Dao De Jing is widely regarded as enigmatic, to say the least. Its inscrutability is seen as a defining characteristic of the text, a feature rather than a bug.
Accordingly, you should take my take with a pinch of salt. But I don’t think Dao De Jing was intended to mystify. Far from it; I think it was intended to offer a powerful leader practical guidance that would contribute to that leader’s further success, with the person offering the guidance, an early Chinese life coach, hoping that this guidance would result in continued employment. So to my mind, Dao De Jing was at the very least a text that early Chinese life coaches would have felt comfortable referring to when guiding their clients, even if it did result in a certain amount of head-scratching among the clients themselves.
More importantly for the purposes of this Substack, I see Dao De Jing as a seminal NowHow text. Key characters that we have already discussed are right there in the Chinese title: 道 (dao: path) and 徳 (de: virtue). Here, I have chosen to translate them as “process and power”, as these sounded more like the words an early Chinese life coach would use in conversation with a successful early Chinese warlord, if both early Chinese people spoke modern English.
But so far I may not have used the following way of explaining these two characters. I also regard 道 as “head in motion” and 徳 as “heart in motion”. That is because in each case, that is my interpretation of what the Canjeez “picture” represents.
On any path, you’re going to make good progress if your heart and head are in constant motion, dynamically engaged with your circumstances, with your perceptions of what’s happening, with your memory, and with what you foresee on the path ahead. This dynamic engagement is the ideal of NowHow.

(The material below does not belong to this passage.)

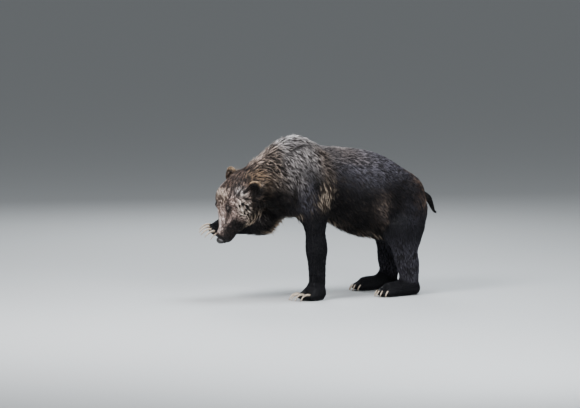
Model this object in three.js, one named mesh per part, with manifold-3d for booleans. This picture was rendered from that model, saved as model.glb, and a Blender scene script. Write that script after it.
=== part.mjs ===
// A grizzly bear, life size, standing on three feet with its head lowered and its right forepaw
// reaching out in front of it, claws spread. Millimetres: +X is the way it faces, +Y its left, +Z up.
//
// The body is described by fields: rounded masses for the big muscles and bones, blended into each
// other. Each part is a closed skin wrapped round a line through that part: rays leave the line in
// flat rings and stop at the outer surface of the coat. Thin cuts then part the pieces.

import * as THREE from "three";
import { mergeVertices } from "three/addons/utils/BufferGeometryUtils.js";
import Module from "manifold-3d";

// ---------------------------------------------------------------- driving dimensions

const HUMP_HEIGHT = 1000; // ground to the top of the coat on the shoulder hump
const GAP = 0.6; // clear space between neighbouring pieces
const BODY_BLEND = 0.085; // how softly one mass of the trunk runs into the next
const LIMB_BLEND = 0.05; // the same within a leg
const FILLET = 0.05; // how far the crease between a leg and the trunk is filled

// Every place and size below is a share of the hump's height.
const place = (x, y, z) => new THREE.Vector3(x, y, z).multiplyScalar(HUMP_HEIGHT);
const size = (share) => share * HUMP_HEIGHT;

const HEAD = {
  origin: place(0.822, 0.012, 0.788), // over the nape, level with the forehead
  yaw: -17, // degrees, about the upright axis
  pitch: 69, // muzzle down
  roll: -24,
};
const headFrame = new THREE.Matrix4().makeRotationFromEuler(
  new THREE.Euler(
    THREE.MathUtils.degToRad(HEAD.roll),
    THREE.MathUtils.degToRad(HEAD.pitch),
    THREE.MathUtils.degToRad(HEAD.yaw),
    "ZYX",
  ),
);
headFrame.setPosition(HEAD.origin);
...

How do you keep head and heart in motion? By means of a sincere engagement (真心) with the truth (真相), which generates a perfect “think about”: 想.
Anyway, here goes.
Chapter 1
No way can be the way
No name can be the name
"Is not" is where we start
"Is" is what we make of it
By not wanting, we discern nothing
By wanting, we discern something
The two things start out the same but get different names
That's the mystery of naming
It's the mystery of mysteries
Borderline weird
Chapter 2
We all know what fair is
That’s how we know foul
We know what good is
That’s how we know not-good
And there again we have it: the "is" and "is not"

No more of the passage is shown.